Exam DP203 Synapse Data Pipelines

From MillerSql.com

Data Pipelines in Synapse Studio

In the Synapse Studio Integrate tab.

integration runtime

For pipelines to be able to do anything, you have to define Linked Services to the resources they will need to access.

To create a pipeline, click the + button and select "Pipeline"

When you create a pipeline in Synapse Studio, like in SSIS the Control Flow items are shown graphically when they are created, with green and red arrows stating where to go next on success, failure, or completion.

Once the pipeline has been created, click the curly brackets on the top right {} to display the JSON code for it. The template can also be generated from supplied JSON code (this is done by clicking the + button and selecting "Import from Pipeline Template" (it needs the JSON file as a .zip).

Source, Transformation, Sink

Triggers to run the pipeline. Immediate, Scheduled, In response to an event

The Monitor tab of Synapse Studio shows the run progress of a pipeline. This progress information is used by Microsoft Purview to inform it about data lineage.

Create Pipeline

Under Activities - Move and Transform, select Data Flow. (another option is Copy Data). Name it "LoadProducts".

On the Settings tab of this data flow object, to the right of the "Data Flow" popup list, click + New. This opens a new window for this data flow.

In this window, on the top left, click the greyed-out "Add Source" graphic to add a new Source Stream object. Then at the bottom click the + New button to select a data source. Search for "Gen2" to find the Gen2 type. Click CSV. Then in the "Linked Service" popup, select the existing linked service to the Gen2.

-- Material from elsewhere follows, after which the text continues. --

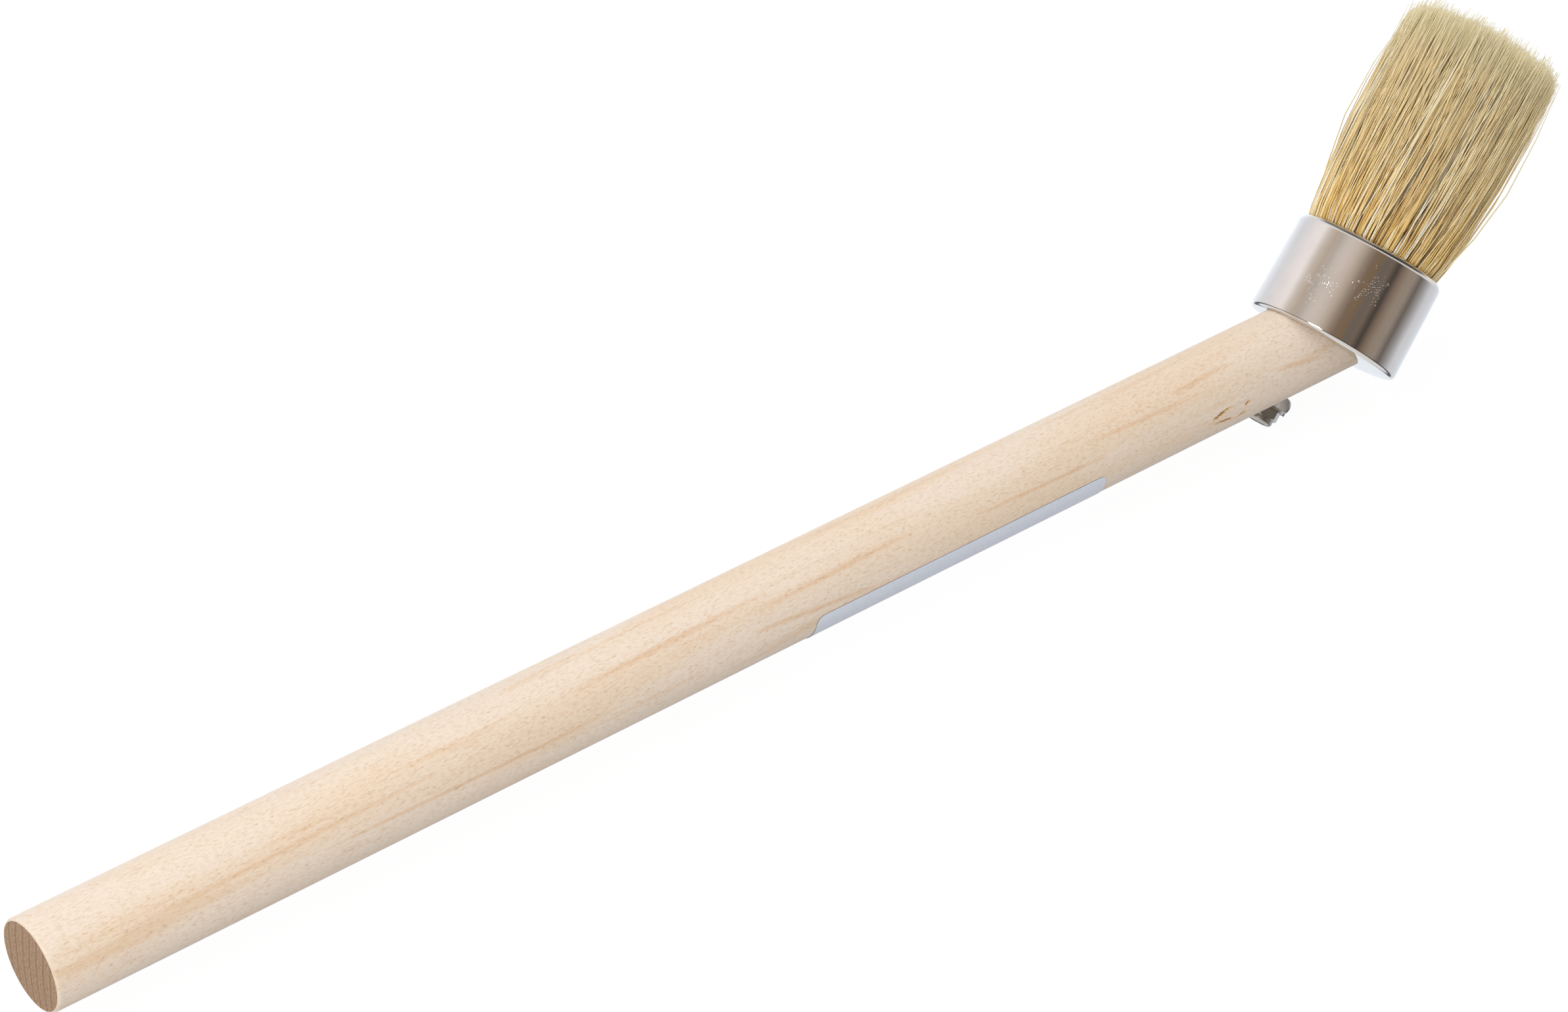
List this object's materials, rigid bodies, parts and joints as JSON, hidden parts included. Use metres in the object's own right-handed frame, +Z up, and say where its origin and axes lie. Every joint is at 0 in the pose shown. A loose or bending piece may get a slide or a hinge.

Then click the browse button to choose the source file here - which puts in the path to products.csv and click OK to go back to the dataflow window.

With the new source stream object selected, give it a name (output stream name) of "ProductsText", verify that "Source Type" is set to "Integration Dataset" (as opposed to "Inline" or "Workspace DB"), and that the "Dataset" popup list is correctly set to the dataset just created (for products.csv).

Next click the Projection tab for the source object. This lists the names of the columns, with the datatypes as popup lists.

Next create a second source stream object for ProductCategories in the same way as above. This will sit alongside the first one.

Next these two tables can be joined using a Lookup object. To do this, on the graphic for the Products source stream, click the + button on the bottom right, and select "Lookup". In the config for this, there are pop-up lists for the "Primary Stream" and "Lookup Stream". Set each to the Products and ProductCategory respectively.

Then the "Lookup Conditions" section has two popup menus where you select the join columns in each source.

Click OK, and the Lookup object will appear to the right of the two source stream objects.

Next we will edit a column value. This is done by clicking the + button to the bottom right of the lookup object, and selecting item Alter Row. This allows you to alter a row (how?) with commands that are selected from a popup list like "insert if", "update if" and a condition. Me: I think this is telling it what to do with the source data when applied to the sink. i.e. it checks to see whether the record is in the sink and e.g. inserts it only if it is not present etc.

Add a Sink: Finally we add the sink object, by clicking the + button on the bottom right of the above Alter Row object, and selecting Sink. Set the popup menu values to the previously mentioned object, and check that the columns are mapped correctly to the destination.

You can debug the whole thing by clicking the "Data Flow Debug" slider, and waiting a few minutes for the cluster to start.

Then publish it.

Then in the Add trigger menu, select Trigger now.

Spark pipelines

The pipelines can run Spark notebooks too.

They need to be run in a Spark pool, not the Synapse Studio integration (built-in) pool.

Avoid using collect() unless necessary: When working with large datasets, it is often better to perform operations on the entire dataset rather than bringing the data into the driver node using the collect() method.

You can import Spark notebooks from .ipynb files by clicking + Import

Spark notebook Parameters

You can create a parameter cell associated with a Spark notebook by opening the notebook, and on the top right clicking the three dots icon ... and selecting Toggle Parameter Cell.